Too Long, Didn't Read
- Spotify is going public in March
- It's using a direct listing, which nobody thought was possible, and may change the way the industry does things
- The Spotify business model, as it stands, does not work: it's losing billions each year
- Spotify has substantial risk, most relating to Apple + Google owning the app platforms they rely on (and taking fees!)
- Spotify's scale is staggering, with 71 million subscribers paying today
Our first look inside the Spotify machine
Spotify filed its S1 to go public this year today, and it's our first look inside a company that we don't really know much about. Unlike most startups, Spotify has an industry that loves money to go up against: the music world.
The IPO is an interesting one, because Spotify is entering the market through a direct listing. No banks are involved, which is a notable departure from traditional listing which involve finding a bank to underwrite the shares and distribute them.

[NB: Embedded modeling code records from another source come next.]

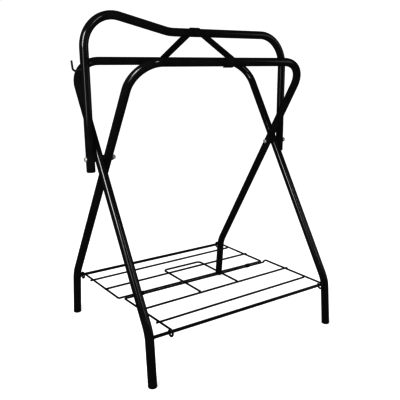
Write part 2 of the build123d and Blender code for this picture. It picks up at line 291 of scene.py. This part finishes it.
def ring_on_surface(node, origin, axis, radius, count):
    """Evenly turned points where a bar of that radius along an axis meets a CAD node."""
    across = axis.orthogonal().normalized()
    other = axis.cross(across)
    points = []
    for i in range(count):
        angle = math.tau * i / count
        start = origin + radius * (math.cos(angle) * across + math.sin(angle) * other)
        points.append(surface_hit(node, start, axis))
    return points


tube_radius = half_of("ridge_frame").y
rod_radius = half_of("rear_cross_rod").z
wire_radius = half_of("rear_tray_inner_wire").z

NUGGET_SIZE = (0.0036, 0.0036, 0.0017)

# Weld beads where each rod meets the legs
for rod, rail_frame in (("rear_cross_rod", "front_rail_frame"), ("front_cross_rod", "rear_rail_frame")):
    for side, side_name in ((-1, "left"), (1, "right")):
        bead = ring_on_surface(rail_frame, centre_of(rod), Vector((side, 0, 0)), rod_radius + 0.0006, 60)
        add_bead(f"{rod}_{side_name}_weld", bead, 0.0017, bodies[rod], closed=True)

# Weld lumps where the long wires cross the end wires: the inner ones over, the outer ones under
for half in ("rear", "front"):
    outline = f"{half}_tray_outline"
    ends_x = [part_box(outline)[0][0] + wire_radius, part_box(outline)[1][0] - wire_radius]
    for row, contact_rise in (("inner", -wire_radius), ("outer", wire_radius)):
        wire = f"{half}_tray_{row}_wire"
        low, high = [Vector(corner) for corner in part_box(wire)]
        crossings = (
            ("left", Vector((ends_x[0], low.y + wire_radius, low.z + wire_radius + contact_rise))),
            ("right", Vector((ends_x[1], high.y - wire_radius, high.z - wire_radius + contact_rise))),
        )
        for side_name, contact in crossings:
            add_nugget(f"{wire}_{side_name}_weld", contact, NUGGET_SIZE, bodies[wire])

# Weld lumps where the handle loop ends on the front half's inner wire
loop_low, loop_high = [Vector(corner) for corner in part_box("tray_handle_loop")]
front_inner = centre_of("front_tray_inner_wire")
for side_name, x in (("left", loop_low.x + wire_radius), ("right", loop_high.x - wire_radius)):
    contact = Vector((x, front_inner.y, front_inner.z + wire_radius))
    add_nugget(f"tray_handle_loop_{side_name}_weld", contact, NUGGET_SIZE, bodies["tray_handle_loop"])

# Eyes of the front tray half, round the front rod; the angles are degrees from straight up
eye_radius = 0.0098
eye_steps = 32
eye_start = 138
eye_turn = 152
rod_centre = centre_of("front_cross_rod")
eye_z = rod_centre.z + rod_radius + 0.0001 + wire_radius - eye_radius
outline_low, outline_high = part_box("front_tray_outline")
for side_name, x in (("left", outline_low[0] + wire_radius), ("right", outline_high[0] - wire_radius)):
    path = []
    for i in range(eye_steps + 1):
        angle = math.radians(eye_start + eye_turn * i / eye_steps)
        y = rod_centre.y - eye_radius * math.sin(angle)
        path.append(Vector((x, y, eye_z + eye_radius * math.cos(angle))))
    dome_points, dome_radii = round_end(path, wire_radius)
    path += dome_points
    eye_radii = [wire_radius] * (eye_steps + 1) + dome_radii
    add_sweep(f"front_{side_name}_eye", path, eye_radii, "black_powder_coat", "front_tray_half", sides=24)

# Weld bead round the bridle hook's root
hook_root = Vector((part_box("bridle_hook")[1][0], 0, 0.8511))
hook_axis = Vector((0.9435, 0, 0.3314)).normalized()
hook_ring = ring_on_surface("ridge_frame", hook_root - hook_axis * 0.008, hook_axis, 0.0028, 40)
add_bead("bridle_hook_weld", hook_ring, 0.0013, bodies["bridle_hook"], closed=True)

# Weld beads along both edges of the brace where it lies on the ridge
brace_thickness = 0.003
bead_reach = tube_radius + 0.0009
bead_steps = 40
bead_half_turn = 32
brace_low, brace_high = [Vector(corner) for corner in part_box("centre_brace")]
ridge_z = brace_high.z - brace_thickness - tube_radius
for edge_name, x in (("left", brace_low.x - 0.0005), ("right", brace_high.x + 0.0005)):
    arc = []
    for i in range(bead_steps + 1):
        angle = math.radians(bead_half_turn * (2 * i / bead_steps - 1))
        arc.append(Vector((x, bead_reach * math.sin(angle), ridge_z + bead_reach * math.cos(angle))))
    add_bead(f"centre_brace_{edge_name}_weld", arc, 0.0014, bodies["centre_brace"])

# Rolled thread on each bolt's tip and the nylon ring in each lock nut
thread_pitch = 0.00125
thread_turns = 1.7
turn_steps = 28
thread_radius = 0.00395
thread_sink = 0.0009
collar_radius = 0.0047
collar_sink = 0.0004
collar_steps = 48
for side_name in ("left", "right"):
    bolt_body = bodies[f"{side_name}_pivot_bolt"]
    axle = centre_of(f"{side_name}_pivot_bolt")
    crown_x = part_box(f"{side_name}_lock_nut")[1][0]
    thread = []
    for i in range(int(thread_turns * turn_steps)):
        angle = math.tau * i / turn_steps
        x = crown_x - thread_sink + thread_pitch * i / turn_steps
        y = axle.y + thread_radius * math.cos(angle)
        thread.append(Vector((x, y, axle.z + thread_radius * math.sin(angle))))
    add_sweep(f"{side_name}_bolt_thread", thread, [0.0004] * len(thread), "zinc_plate", bolt_body, sides=8)
    collar = []
    for i in range(collar_steps):
        angle = math.tau * i / collar_steps
        y = axle.y + collar_radius * math.cos(angle)
        collar.append(Vector((crown_x - collar_sink, y, axle.z + collar_radius * math.sin(angle))))
    collar_radii = [0.0007] * collar_steps
    add_sweep(f"{side_name}_nut_insert", collar, collar_radii, "nylon", bolt_body, closed=True, sides=12)


# Floor, light and camera --------------------------------------------------------------

def make_floor():
    """Plain pale floor under the rack."""
    mesh = bpy.data.meshes.new("floor")
    half = 30.0
    corners = [(-half, -half, 0), (half, -half, 0), (half, half, 0), (-half, half, 0)]
    mesh.from_pydata(corners, [], [(0, 1, 2, 3)])
    floor = bpy.data.objects.new("floor", mesh)
    bpy.context.scene.collection.objects.link(floor)
    material, shader = new_material("floor_white")
    cloud = object_noise(material, 3.0)
    colour = ramp(material, cloud, (0.74, 0.74, 0.74, 1), (0.77, 0.77, 0.77, 1))
    join(material, colour, shader.inputs["Base Color"])
    shader.inputs["Roughness"].default_value = 0.9
    shader.inputs["Emission Color"].default_value = (1, 1, 1, 1)
    shader.inputs["Emission Strength"].default_value = 0.3
    floor.data.materials.append(material)
    floor.visible_glossy = False


def add_area_light(name, location, target, size, size_y, power):
    """Rectangular softbox aimed at a point."""
    data = bpy.data.lights.new(name, "AREA")
    data.shape = "RECTANGLE"
    data.size = size
    data.size_y = size_y
    data.energy = power
    light = bpy.data.objects.new(name, data)
    bpy.context.scene.collection.objects.link(light)
    light.location = location
    light.visible_camera = False
    light.rotation_mode = "QUATERNION"
    light.rotation_quaternion = (Vector(target) - Vector(location)).to_track_quat("-Z", "Y")


def make_world(strength):
    """Even white studio surround, which the gloss doesn't mirror."""
    world = bpy.data.worlds.new("studio")
    world.cycles_visibility.glossy = False
    world.use_nodes = True
    background = world.node_tree.nodes["Background"]
    background.inputs["Color"].default_value = (1, 1, 1, 1)
    background.inputs["Strength"].default_value = strength
    bpy.context.scene.world = world


def make_camera():
    """Camera at the product view: left of the front, a little above the ridge."""
    data = bpy.data.cameras.new("camera")
    data.sensor_width = 36.0
    data.lens = 52.10
    data.shift_x = -0.0399
    data.shift_y = -0.0399
    data.clip_start = 0.05
    data.clip_end = 100.0
    camera = bpy.data.objects.new("camera", data)
    bpy.context.scene.collection.objects.link(camera)
    yaw = math.radians(36.31)
    pitch = math.radians(-12.33)
    roll = math.radians(0.34)
    forward = Vector((math.sin(yaw) * math.cos(pitch), math.cos(yaw) * math.cos(pitch), math.sin(pitch)))
    right = Vector((math.cos(yaw), -math.sin(yaw), 0))
    up = right.cross(forward)
    tilted_right = right * math.cos(roll) + up * math.sin(roll)
    tilted_up = -right * math.sin(roll) + up * math.cos(roll)
    turn = Matrix((tilted_right, tilted_up, -forward)).transposed().to_4x4()
    camera.matrix_world = Matrix.Translation((-1.0407, -1.5450, 0.8847)) @ turn
    bpy.context.scene.camera = camera


bpy.context.scene.view_settings.view_transform = "Standard"
bpy.context.scene.view_settings.gamma = 0.6
make_floor()
make_world(1.04)
make_camera()
add_area_light("left_softbox", (-1.1, -0.56, 1.25), (-0.1, 0, 0.9), 0.5, 0.55, 11)
add_area_light("left_strip", (-1.1, -0.56, 0.78), (-0.1, 0, 0.75), 0.4, 0.38, 1.9)
add_area_light("front_softbox", (0.13, -1.95, 1.8), (-0.2, 0, 0.5), 0.25, 0.7, 6)
add_area_light("right_softbox", (2.4, -1.9, 1.3), (0, 0, 0.6), 1.0, 1.8, 8)
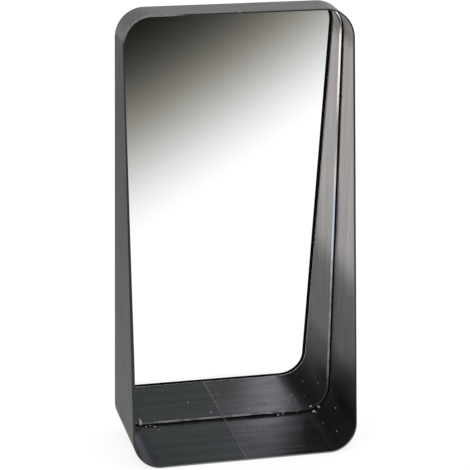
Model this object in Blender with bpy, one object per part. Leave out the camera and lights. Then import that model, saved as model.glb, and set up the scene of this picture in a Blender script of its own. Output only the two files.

Instead, Spotify is going direct to the market — and the public — which marks the first time a major technology company has done so. If it works, it might change the way companies go public, but it won't work for just anyone given an important part of doing this is how well-known the service is.
Of note: Spotify won't generate any cash for itself directly with this listing. Existing shareholders are making their shares available on the market, not the company itself — there's a good explainer here.
Spotify's IPO is astounding in different ways, too: it lost more than $7.9 million every day in the last quarter of 2017 despite having 71 million subscribers, and lost a total of $1.5 billion over just 2017 alone. The business model, it seems, does not really exist in the current price structure.
Here's an example of this: Spotify has an ad-supported plan and the paid plan. 90 percent of revenue comes from the paid plan, but the cost of acquisition of those users is almost 80 percent of the revenue they'll get! 😱
Average revenue per user also reflects this. Spotify's ARPU fell consistently, year on year, since 2015 from €7.06 in 2015 all the way to €5.24 in 2017 — this can be pinned on increasing costs, but also foreign exchange rates.
On the other side of things, people love the service: 40.3 billion hours were streamed in 2017, and it's almost doubled since 2016, when 26.7 billion were streamed. 159 million people use the service across the world, and more than half of them are paid users, which is an impressive feat.
Spotify's churn rates have also decreased dramatically, to just 5.5% last year, an impressive feat for a music service that's fairly easy to switch away from due to the sheer amount of competition out there.
The elephant in the room is how will Spotify actually get to profitability? In its own risks section it warns that both Apple and Google have a significant competitive advantage: they own the app stores, and get a cut of Spotify's fees — as well as running their own music services.
The path to that revenue, according to the IPO document, is surprise: original content. Spotify sees securing exclusives as one of the only ways forward, but also securing its own infrastructure, further research and development and other efforts.
Most concerning of all is that Spotify's costs can fluctuate wildly due to licensing agreements. If it doesn't hit targets based on user or conversions, costs may go up substantially, or it may lose a library of music.
The IPO listing is, well, savage to say the least. The music industry is hard, and has significant costs to it, along with the risks that come with incumbents (Apple and Google) being able to hold pricing over Spotify's head in the future.
Still, I suspect the listing will do well, and the company to continue growing for two reasons:
- The network effect. Spotify's platform is the most social out of all the options, and users share playlists actively with one another.
- Spotify is actually really good at marketing. It specifically touts its campaigns as having huge success in the market despite relatively decent costs — something that is not simple to do.
With this all in mind, what's Spotify's share price on day one? Somewhere between zero and a zillion dollars. This IPO is going to get weird.
Facebook's changes find their first victim
A publisher has gone bankrupt — quite literally — at the hands of Facebook's algorithm. Apparently, traffic disappeared overnight, but I'm amazed a single business wouldn't diversify at all with an audience of millions. Thanks for the recommendation on Discuss, Ryan!
Twitter launches bookmarks for private tweet saves
Ah yes, Twitter has launched private bookmarking — a feature which essentially does what favorites did until last year when they started surfacing those in the feed. These are, thankfully, private this time around.
Google Hangouts Chat, a Slack competitor, launches for businesses today
Slack's got company: Google's new Slack competitor is available for all G Suite customers to use, for free, from today. It's the company's 214325235342th chat tool, but there's a good chance it could see adoption because it's included in a platform people are actively using: their inboxes.
How much money do people need to be happy?
The answer: it depends where you live.